The objective lens size (it's the second number in the binocular description - 8X25 binoculars have 8X magnification and 25mm objectives) determines the amount of light the binoculars collect, which in turn largely determines the brightness and clarity of the image. For everything but bright daytime viewing, bigger objective lenses are better. Binoculars with big objectives are actually great for a lot of basic astronomy; light-gathering is more important than magnification for a lot of sky-viewing.
And, for super-tele photography, a proper digital camera with a decently high maximum resolution and a long maximum focal length will easily beat these binoculars for quality.
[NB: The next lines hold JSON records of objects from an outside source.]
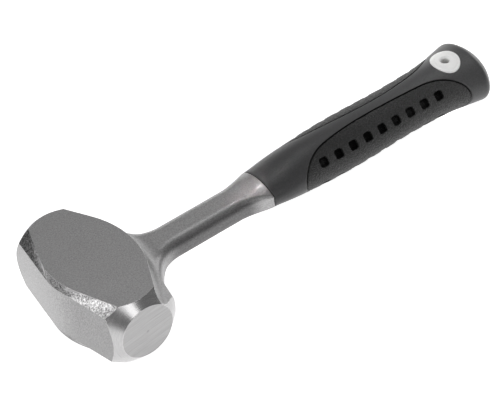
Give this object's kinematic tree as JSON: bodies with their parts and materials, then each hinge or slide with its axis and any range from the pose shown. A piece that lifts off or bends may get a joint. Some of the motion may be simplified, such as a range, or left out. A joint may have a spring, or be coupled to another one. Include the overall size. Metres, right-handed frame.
{
  "type": "lump hammer",
  "caption": "Double-faced lump hammer forged in one piece with its flat shank, with a contoured soft grip, textured side panels and a lanyard eye in the butt.",
  "frame": {"origin": "middle of the lower cheek of the head, the flat it lies on, level with the middle between the two striking faces", "axes": "+X along the handle from the head to the butt, +Y along the striking axis towards the far face, +Z square to the cheeks and up from the cheek it lies on"},
  "size_m": [0.3211, 0.104, 0.044],
  "materials": {
    "forged_steel": "shot-blasted satin on cheeks and shank, turned ends, ground faces",
    "core_plastic": "as moulded, hidden inside the grip",
    "grip_rubber": "smooth satin dark grey elastomer",
    "panel_rubber": "darker elastomer with a fine pebbled texture",
    "eye_plastic": "smooth white plastic"
  },
  "bodies": {
    "root": {"forged_hammer": "forged_steel", "grip_core": "core_plastic", "grip_body": "grip_rubber", "near_side_panel": "panel_rubber", "far_side_panel": "panel_rubber", "lanyard_eye_upper": "eye_plastic", "lanyard_eye_lower": "eye_plastic"}
  },
  "joints": []
}
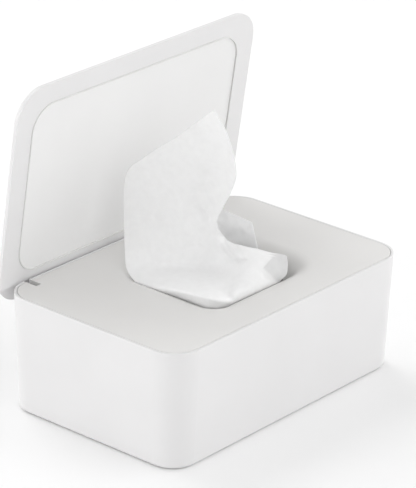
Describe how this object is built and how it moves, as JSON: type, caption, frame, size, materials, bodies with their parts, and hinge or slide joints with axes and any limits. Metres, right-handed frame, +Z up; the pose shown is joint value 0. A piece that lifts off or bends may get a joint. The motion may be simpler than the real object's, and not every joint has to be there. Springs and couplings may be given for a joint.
{
  "type": "countertop wipes dispenser box",
  "caption": "Low rounded plastic box with an inset lift-off cover, a wide rolled mouth that a wipe is pulled through, and a thin flip-up lid hinged at the back.",
  "frame": {"origin": "centre of the foot ring, on the surface the box stands on, under the middle of the box", "axes": "+X along the box's long side, +Z up, -Y towards the user, so the lid's hinge is at +Y"},
  "size_m": [0.19, 0.1297, 0.1817],
  "materials": {
    "shell": "fine satin white moulding",
    "liner": "smooth satin white sheet",
    "soft_seal": "soft matte off-white",
    "pin_steel": "ground bright",
    "wipe_fabric": "soft nonwoven, slightly translucent"
  },
  "bodies": {
    "base": {"base_shell": "shell", "foot_ring": "soft_seal", "wipes_stack": "wipe_fabric"},
    "cover": {"top_cover": "shell", "cover_gasket": "soft_seal"},
    "lid": {"lid_shell": "shell", "lid_liner": "liner", "lid_seal": "soft_seal", "hinge_pin_left": "pin_steel", "hinge_pin_right": "pin_steel"},
    "wipe": {"pulled_wipe": "wipe_fabric", "next_wipe": "wipe_fabric"}
  },
  "joints": [
    {"name": "cover_lift", "type": "slide", "parent": "base", "child": "cover", "axis": [0, 0, 1], "range_m": [0, 0.045]},
    {"name": "lid_hinge", "type": "hinge", "parent": "cover", "child": "lid", "pos_m": [0, 0.0564, 0.0603], "axis": [-1, 0, 0], "range_deg": [-82.1, 23.9], "deforming": ["pulled_wipe", "next_wipe"]},
    {"name": "wipe_pull", "type": "slide", "parent": "cover", "child": "wipe", "axis": [0, 0, 1], "range_m": [0, 0.1]}
  ]
}
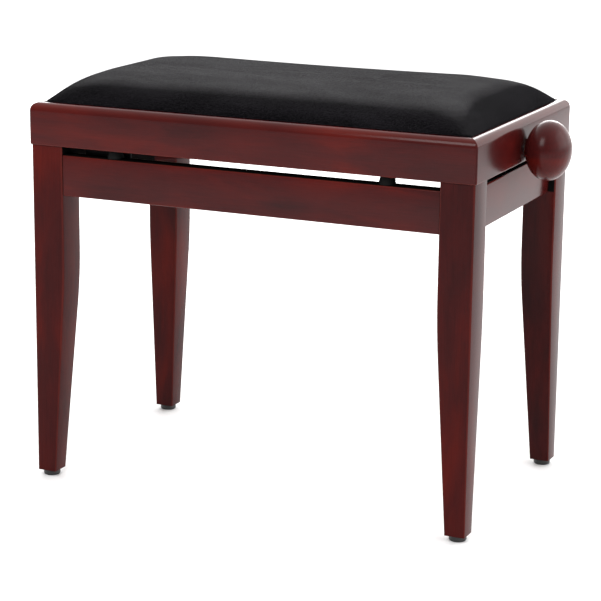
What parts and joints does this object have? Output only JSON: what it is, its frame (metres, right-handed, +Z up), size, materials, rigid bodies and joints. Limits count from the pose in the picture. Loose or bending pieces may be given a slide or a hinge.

There are several such cameras with street prices below $US400 these days - the very groovy Minolta DiMAGE Z1, Olympus C-720 Ultra Zoom and C-740 Ultra Zoom, and the Fuji FinePix S5000 Z, for instance. Even with a mere 2000-odd pixels of horizontal resolution, the fact that these cameras have a field of view less than twice as wide as that of the binocular-cams means they've got around twice as much real resolving power, not to mention showing you more of the scene around the 0.3 megapixel rectangle that the bino-cam can image. And this is before we even consider the large quality difference, pixel for pixel, between the cheap webcam-quality sensors in the bino-cams and the much better ones in the proper digicams.
No, these proper cameras aren't as cheap as the bino-cams. And they're not as convenient as having a quality camera built into your binoculars either. But nobody actually sells such a thing yet, no matter what the banner ads say.